KCRA 3 in Sacramento aired a story about the Sierra #3 on Wednesday evening. You can see it for yourself (note: Reporter Walt Gray refers to being able to see it at Jamestown next month. Shop tours resume on the 11th of November, but we don’t expect to be operational until April!)
Also, an article in the Sacramento Bee on Thursday
Oversized loads require a special transportation permit, issued by The California Department of Transportation (CalTrans). Our load is over the height limit. A permit had been obtained for a 14’6″ load (at the top of the steam dome). Our final measurement (including rail, angle of the trailer, etc), measured 15′ 3″. This required a new permit. The request was submitted first thing in the morning, and at this point, we are waiting for our permitted route from CalTrans. The permitted route will take into account the height of overpasses, overhanging wires, and any other known obstacles which may interfere with safe travel. We anticipate the need for a pilot car on 120 in Tuolumne County. Brendan Siminuci, of Siminuci Construction, has volunteered to provide pilot car services for that portion of the trip.
Jim Bays and Mark Johnston take last measure of the high point of the load for the permit.
State Parks Heavy Equipment operator, Mark Johnston, waiting for the permit.
All loaded up, and ready to hit the road!

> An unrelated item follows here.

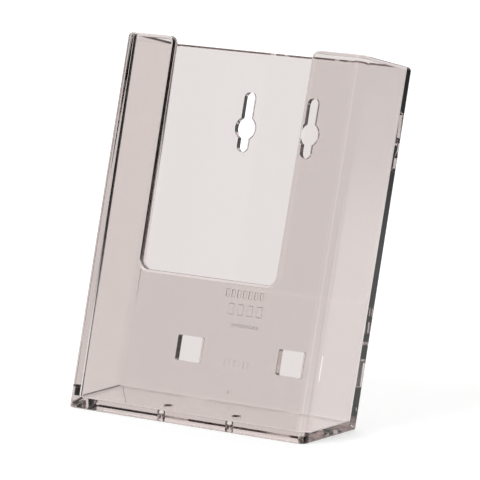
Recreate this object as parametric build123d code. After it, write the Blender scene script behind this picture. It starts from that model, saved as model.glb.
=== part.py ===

On Thursday, October 29th, the #3 will be shipped back to Railtown. Consisting of the new boiler, the chassis and the driving wheels, it doesn’t quite look like a locomotive. . . yet. To ensure the ship date is met, it’s all hands on deck, and a long week ahead. Here’s a look at what could be seen in the shop today.
Al DiPaolo and George Sapp adjust the rigging for the final lift of the boiler, while the documentary film crew looks on.
Lisa Smithson and Don Shapiro scrape the bearing surfaces of the driving boxes in preparation for the final fit.
Don Shapiro applies machinist's blue dye to the axles of the driving wheels for testing of the driving boxes.
Lisa Smithson operates the crane while Leonard Jones rocks the box back and forth over the dye-covered axle. An examination of the stained bearing surface indicates what still needs to be scraped and the process is repeated until the surface is perfectly married.
With the boiler on the ground for the final time, Dennis "DJ" Ponder grinds down the proud rivets, while being documented by the film crew.
Al DiPaolo and Leonard Jones adjust the mag drill for reaming the furnace bearer strap holes into the frame. One of the last items needed prior to the permanent attachment of the boiler.
Phil Hard and DJ Ponder adjust a mag drill to ream holes for the running board studs.
George Sapp cuts stock for bolts at the end of the day, foreshadowing Monday's activities.